Copy every line, leaving nothing out and adding nothing.
# start of Data listing
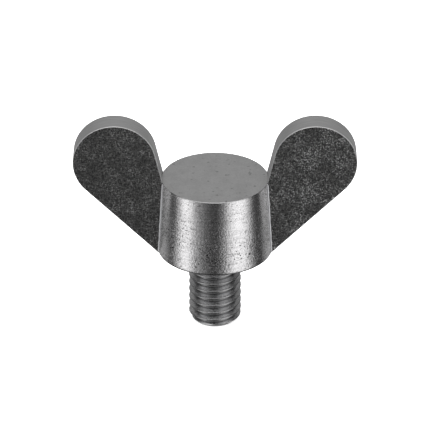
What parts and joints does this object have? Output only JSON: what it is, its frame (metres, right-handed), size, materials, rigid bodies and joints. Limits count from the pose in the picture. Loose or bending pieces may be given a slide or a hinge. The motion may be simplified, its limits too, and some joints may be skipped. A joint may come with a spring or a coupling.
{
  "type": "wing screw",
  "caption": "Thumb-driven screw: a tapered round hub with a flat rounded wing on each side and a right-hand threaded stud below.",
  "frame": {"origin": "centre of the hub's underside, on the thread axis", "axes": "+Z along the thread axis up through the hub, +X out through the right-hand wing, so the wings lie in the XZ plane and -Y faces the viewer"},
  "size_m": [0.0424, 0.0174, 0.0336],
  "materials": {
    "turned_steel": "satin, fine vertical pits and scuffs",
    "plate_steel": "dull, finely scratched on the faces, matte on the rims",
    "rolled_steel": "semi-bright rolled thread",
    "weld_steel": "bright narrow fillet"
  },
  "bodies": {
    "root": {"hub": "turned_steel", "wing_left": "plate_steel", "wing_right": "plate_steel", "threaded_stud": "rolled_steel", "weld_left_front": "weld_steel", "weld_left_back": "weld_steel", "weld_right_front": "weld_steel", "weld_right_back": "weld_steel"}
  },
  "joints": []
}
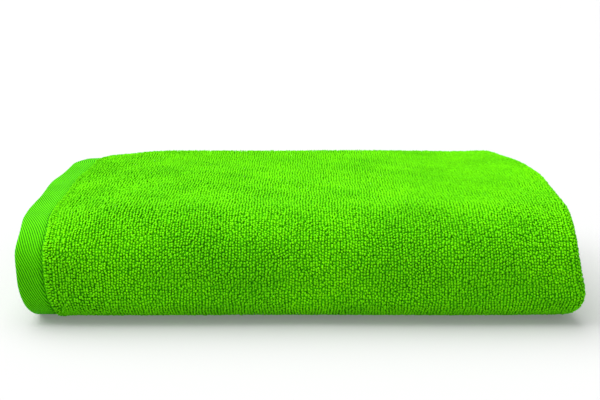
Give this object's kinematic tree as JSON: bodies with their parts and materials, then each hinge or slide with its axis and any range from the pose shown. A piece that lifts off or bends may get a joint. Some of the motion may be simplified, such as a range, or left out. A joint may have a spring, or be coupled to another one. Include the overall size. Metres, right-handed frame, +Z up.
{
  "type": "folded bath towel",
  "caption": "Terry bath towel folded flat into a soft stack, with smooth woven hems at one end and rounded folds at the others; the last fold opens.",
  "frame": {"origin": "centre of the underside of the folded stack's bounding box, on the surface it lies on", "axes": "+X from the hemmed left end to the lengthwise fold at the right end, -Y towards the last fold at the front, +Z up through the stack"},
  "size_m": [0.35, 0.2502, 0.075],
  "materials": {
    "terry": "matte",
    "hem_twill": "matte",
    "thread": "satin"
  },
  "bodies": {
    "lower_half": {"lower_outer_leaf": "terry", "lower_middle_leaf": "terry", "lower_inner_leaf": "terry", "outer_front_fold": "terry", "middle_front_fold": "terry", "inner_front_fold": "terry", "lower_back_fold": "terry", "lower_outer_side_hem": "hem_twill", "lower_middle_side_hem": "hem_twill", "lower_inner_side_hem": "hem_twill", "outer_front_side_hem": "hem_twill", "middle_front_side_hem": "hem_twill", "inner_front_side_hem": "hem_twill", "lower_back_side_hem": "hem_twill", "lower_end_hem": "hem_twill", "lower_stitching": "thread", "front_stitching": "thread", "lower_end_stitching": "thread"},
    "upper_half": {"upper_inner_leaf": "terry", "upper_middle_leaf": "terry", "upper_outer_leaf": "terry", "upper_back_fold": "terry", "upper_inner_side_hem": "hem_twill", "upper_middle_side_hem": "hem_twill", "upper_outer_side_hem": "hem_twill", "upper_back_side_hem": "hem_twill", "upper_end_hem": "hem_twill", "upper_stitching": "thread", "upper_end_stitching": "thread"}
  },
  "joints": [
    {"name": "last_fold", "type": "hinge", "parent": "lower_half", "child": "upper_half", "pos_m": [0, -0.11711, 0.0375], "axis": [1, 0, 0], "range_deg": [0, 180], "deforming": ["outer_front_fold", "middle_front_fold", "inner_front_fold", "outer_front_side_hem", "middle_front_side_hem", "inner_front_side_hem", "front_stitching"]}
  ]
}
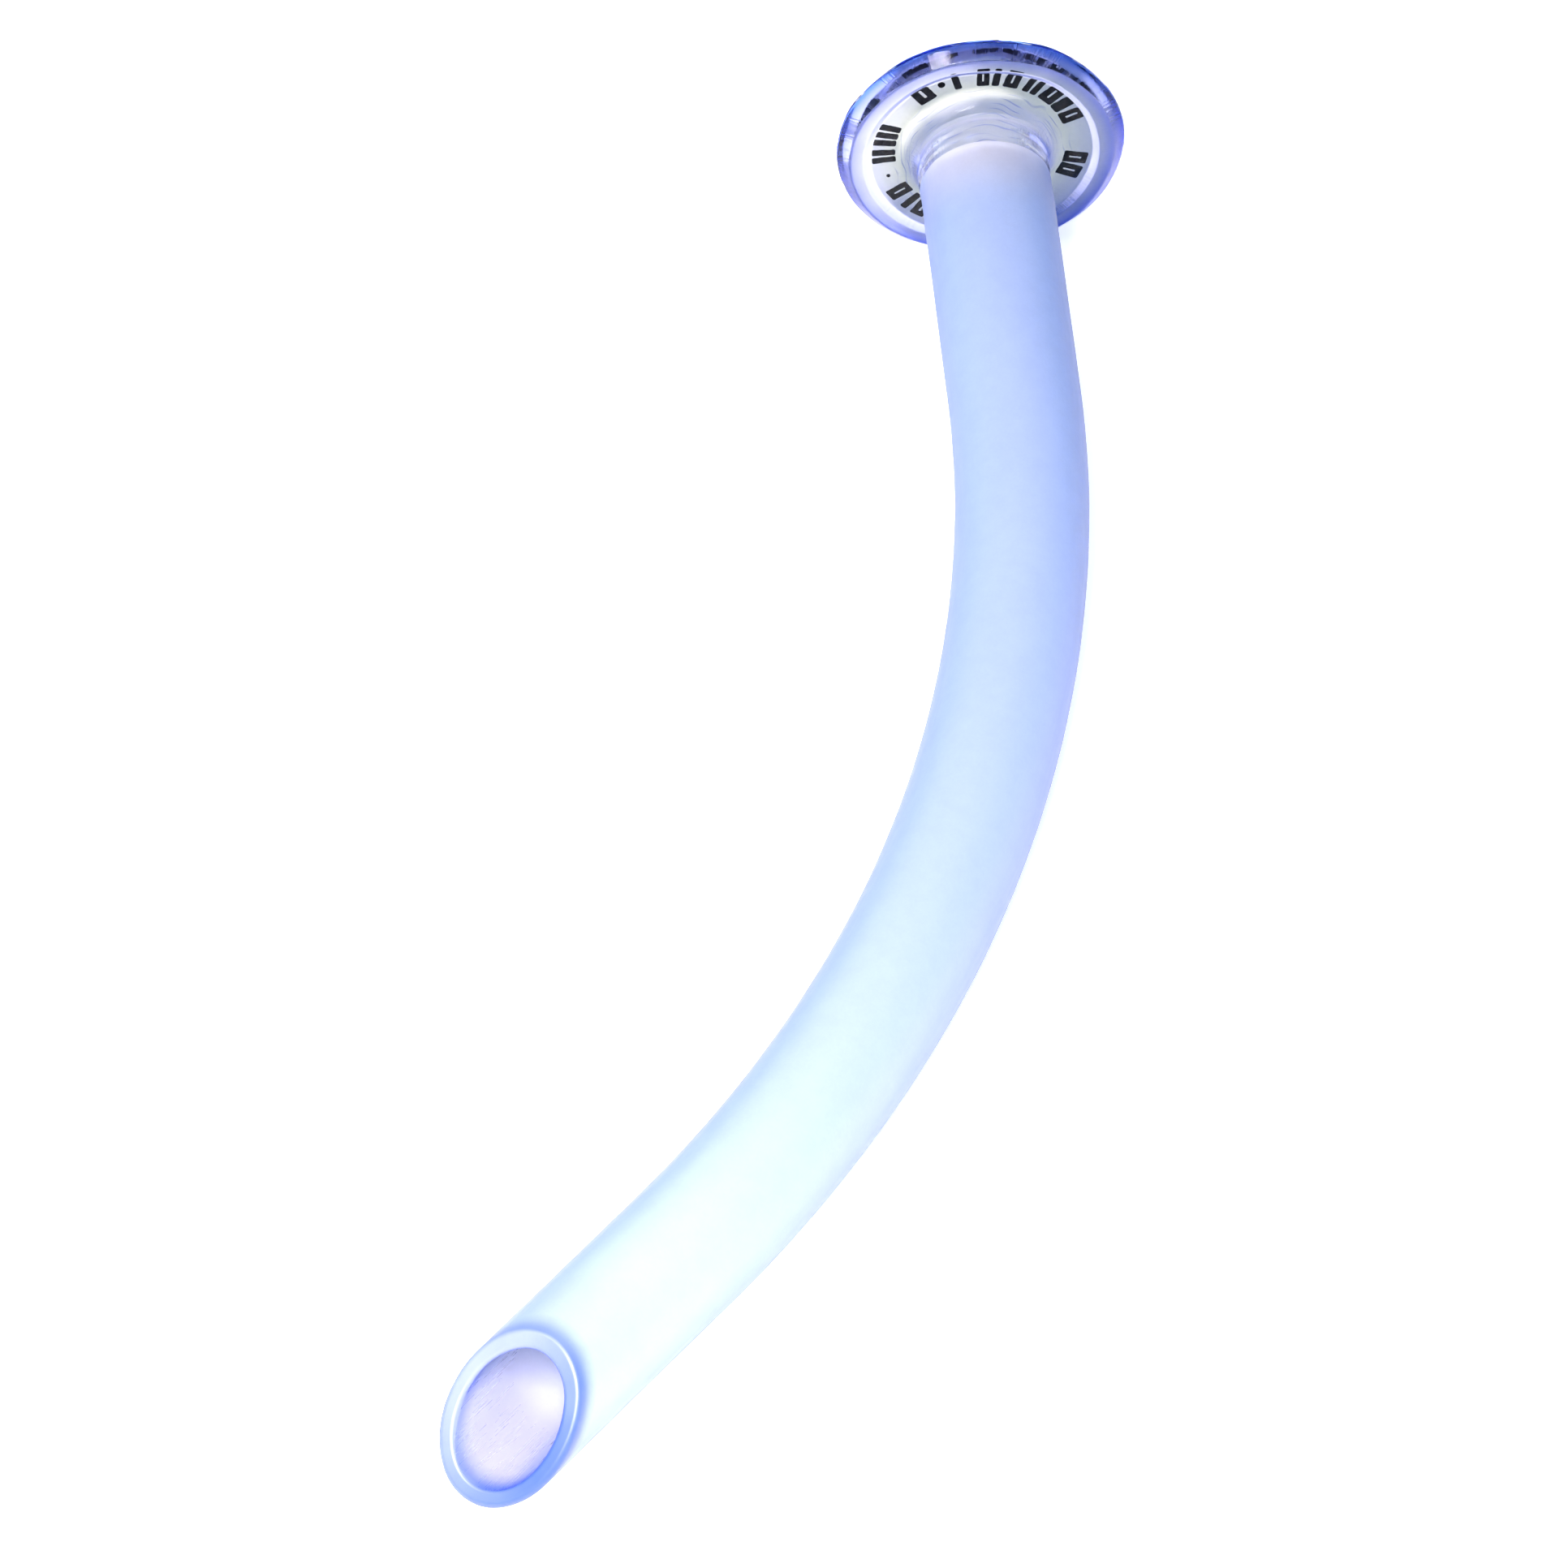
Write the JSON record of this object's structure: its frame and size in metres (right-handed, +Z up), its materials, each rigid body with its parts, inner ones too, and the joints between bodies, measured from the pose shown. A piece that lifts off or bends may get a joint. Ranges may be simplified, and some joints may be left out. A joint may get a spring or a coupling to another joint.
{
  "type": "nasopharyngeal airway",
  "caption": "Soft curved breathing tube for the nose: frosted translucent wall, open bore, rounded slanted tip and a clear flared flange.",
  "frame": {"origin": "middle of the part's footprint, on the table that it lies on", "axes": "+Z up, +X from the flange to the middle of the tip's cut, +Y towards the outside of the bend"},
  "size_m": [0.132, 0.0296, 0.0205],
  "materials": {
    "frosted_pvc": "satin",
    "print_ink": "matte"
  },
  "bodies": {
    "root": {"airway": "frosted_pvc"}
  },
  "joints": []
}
# end of Data listing
- [Exercise solution]
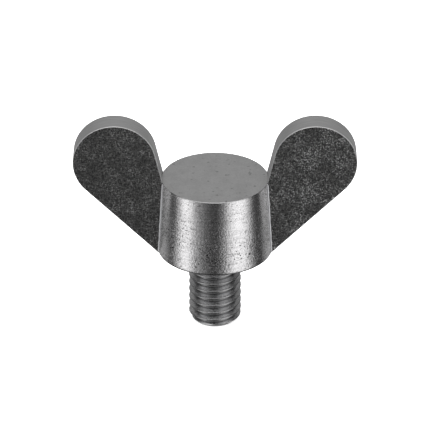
What parts and joints does this object have? Output only JSON: what it is, its frame (metres, right-handed), size, materials, rigid bodies and joints. Limits count from the pose in the picture. Loose or bending pieces may be given a slide or a hinge. The motion may be simplified, its limits too, and some joints may be skipped. A joint may come with a spring or a coupling.
{
  "type": "wing screw",
  "caption": "Thumb-driven screw: a tapered round hub with a flat rounded wing on each side and a right-hand threaded stud below.",
  "frame": {"origin": "centre of the hub's underside, on the thread axis", "axes": "+Z along the thread axis up through the hub, +X out through the right-hand wing, so the wings lie in the XZ plane and -Y faces the viewer"},
  "size_m": [0.0424, 0.0174, 0.0336],
  "materials": {
    "turned_steel": "satin, fine vertical pits and scuffs",
    "plate_steel": "dull, finely scratched on the faces, matte on the rims",
    "rolled_steel": "semi-bright rolled thread",
    "weld_steel": "bright narrow fillet"
  },
  "bodies": {
    "root": {"hub": "turned_steel", "wing_left": "plate_steel", "wing_right": "plate_steel", "threaded_stud": "rolled_steel", "weld_left_front": "weld_steel", "weld_left_back": "weld_steel", "weld_right_front": "weld_steel", "weld_right_back": "weld_steel"}
  },
  "joints": []
}
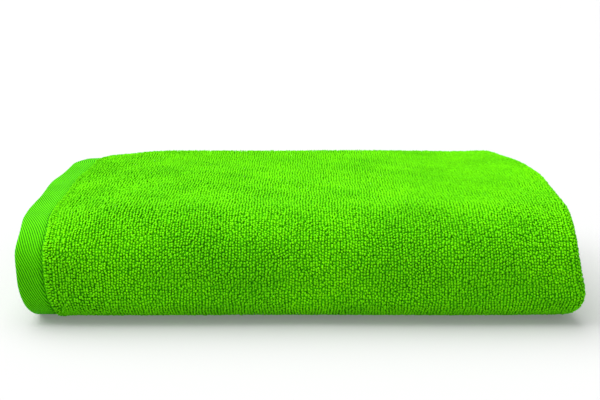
Give this object's kinematic tree as JSON: bodies with their parts and materials, then each hinge or slide with its axis and any range from the pose shown. A piece that lifts off or bends may get a joint. Some of the motion may be simplified, such as a range, or left out. A joint may have a spring, or be coupled to another one. Include the overall size. Metres, right-handed frame, +Z up.
{
  "type": "folded bath towel",
  "caption": "Terry bath towel folded flat into a soft stack, with smooth woven hems at one end and rounded folds at the others; the last fold opens.",
  "frame": {"origin": "centre of the underside of the folded stack's bounding box, on the surface it lies on", "axes": "+X from the hemmed left end to the lengthwise fold at the right end, -Y towards the last fold at the front, +Z up through the stack"},
  "size_m": [0.35, 0.2502, 0.075],
  "materials": {
    "terry": "matte",
    "hem_twill": "matte",
    "thread": "satin"
  },
  "bodies": {
    "lower_half": {"lower_outer_leaf": "terry", "lower_middle_leaf": "terry", "lower_inner_leaf": "terry", "outer_front_fold": "terry", "middle_front_fold": "terry", "inner_front_fold": "terry", "lower_back_fold": "terry", "lower_outer_side_hem": "hem_twill", "lower_middle_side_hem": "hem_twill", "lower_inner_side_hem": "hem_twill", "outer_front_side_hem": "hem_twill", "middle_front_side_hem": "hem_twill", "inner_front_side_hem": "hem_twill", "lower_back_side_hem": "hem_twill", "lower_end_hem": "hem_twill", "lower_stitching": "thread", "front_stitching": "thread", "lower_end_stitching": "thread"},
    "upper_half": {"upper_inner_leaf": "terry", "upper_middle_leaf": "terry", "upper_outer_leaf": "terry", "upper_back_fold": "terry", "upper_inner_side_hem": "hem_twill", "upper_middle_side_hem": "hem_twill", "upper_outer_side_hem": "hem_twill", "upper_back_side_hem": "hem_twill", "upper_end_hem": "hem_twill", "upper_stitching": "thread", "upper_end_stitching": "thread"}
  },
  "joints": [
    {"name": "last_fold", "type": "hinge", "parent": "lower_half", "child": "upper_half", "pos_m": [0, -0.11711, 0.0375], "axis": [1, 0, 0], "range_deg": [0, 180], "deforming": ["outer_front_fold", "middle_front_fold", "inner_front_fold", "outer_front_side_hem", "middle_front_side_hem", "inner_front_side_hem", "front_stitching"]}
  ]
}
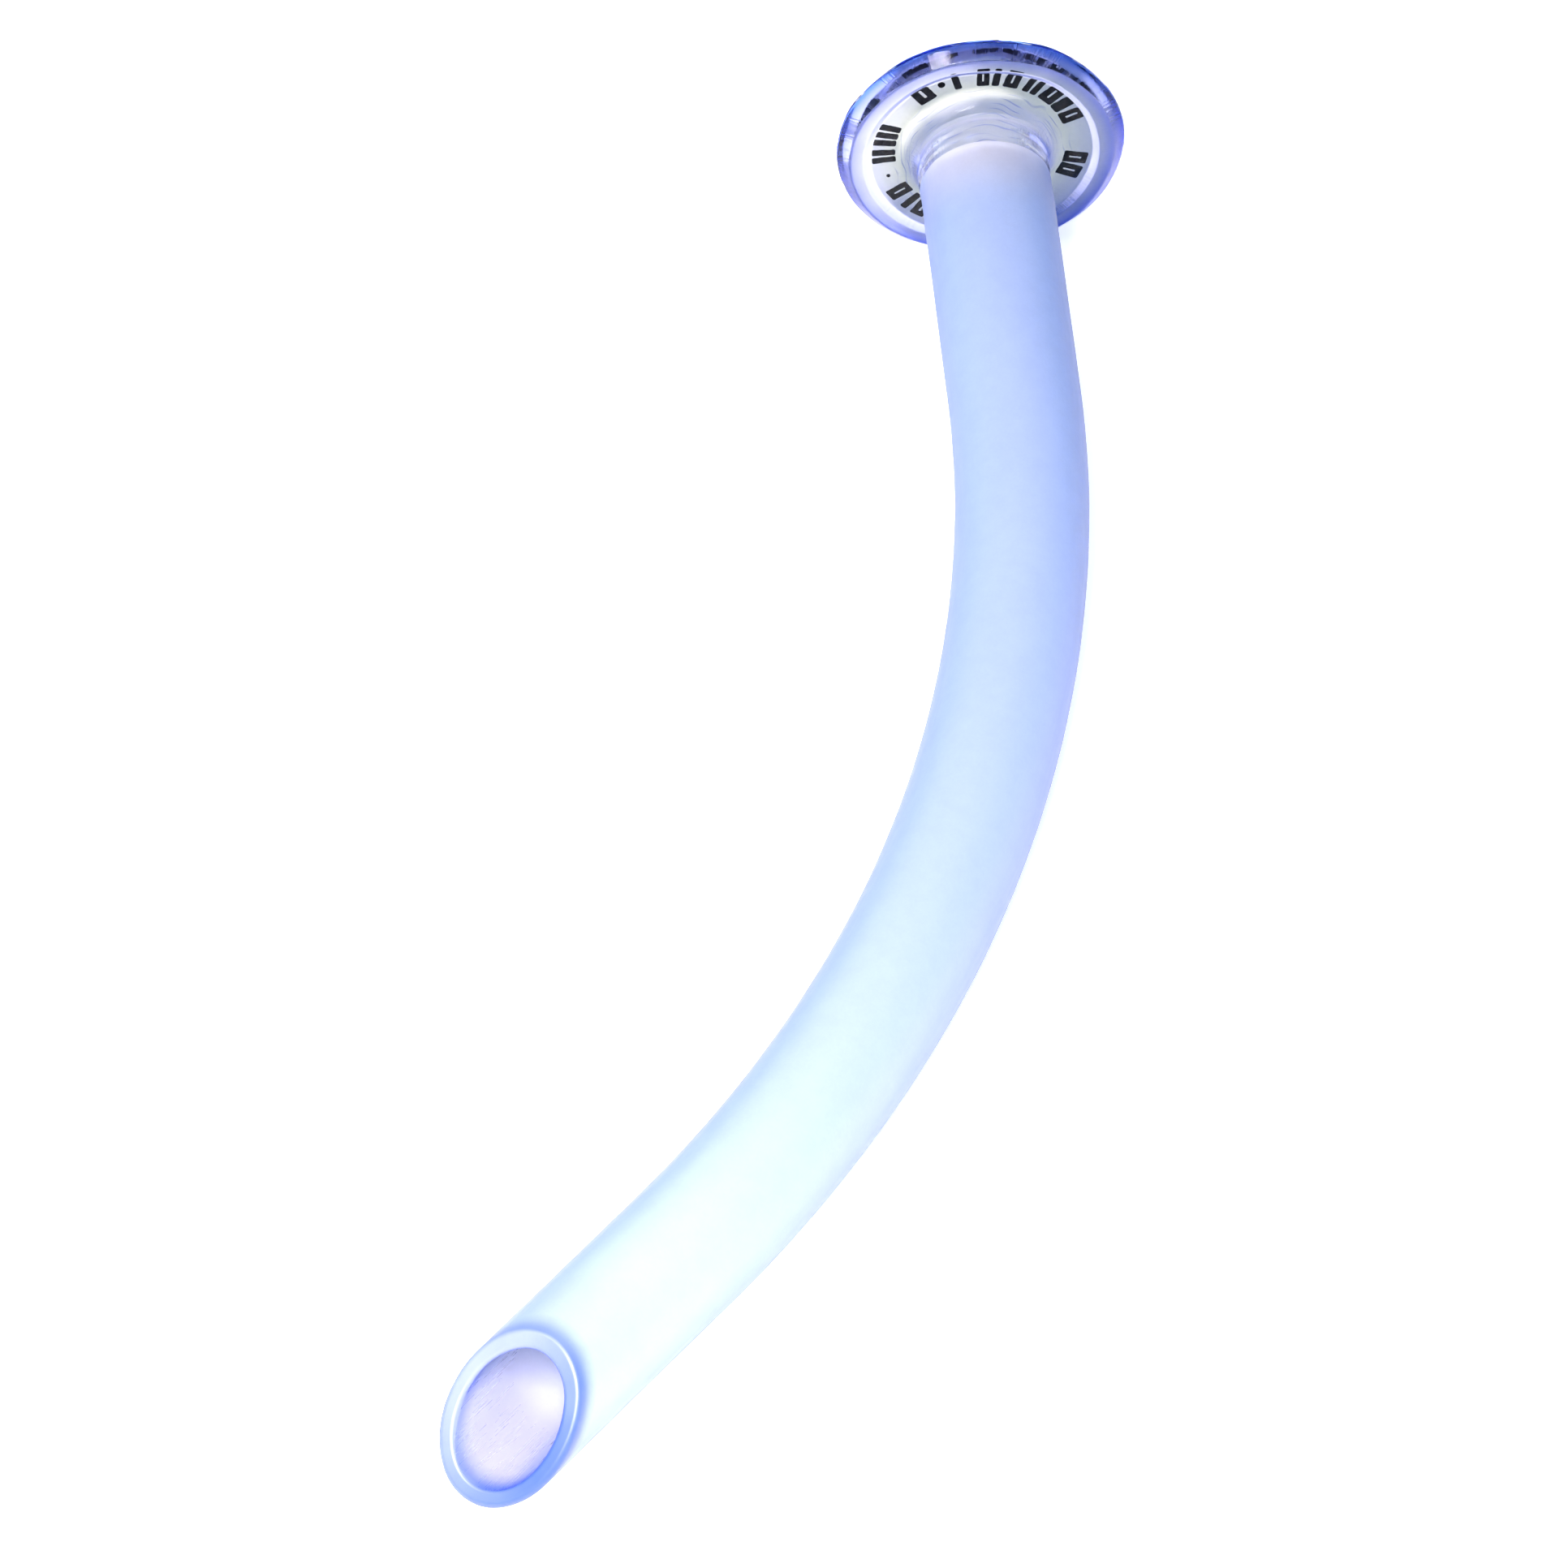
Write the JSON record of this object's structure: its frame and size in metres (right-handed, +Z up), its materials, each rigid body with its parts, inner ones too, and the joints between bodies, measured from the pose shown. A piece that lifts off or bends may get a joint. Ranges may be simplified, and some joints may be left out. A joint may get a spring or a coupling to another joint.
{
  "type": "nasopharyngeal airway",
  "caption": "Soft curved breathing tube for the nose: frosted translucent wall, open bore, rounded slanted tip and a clear flared flange.",
  "frame": {"origin": "middle of the part's footprint, on the table that it lies on", "axes": "+Z up, +X from the flange to the middle of the tip's cut, +Y towards the outside of the bend"},
  "size_m": [0.132, 0.0296, 0.0205],
  "materials": {
    "frosted_pvc": "satin",
    "print_ink": "matte"
  },
  "bodies": {
    "root": {"airway": "frosted_pvc"}
  },
  "joints": []
}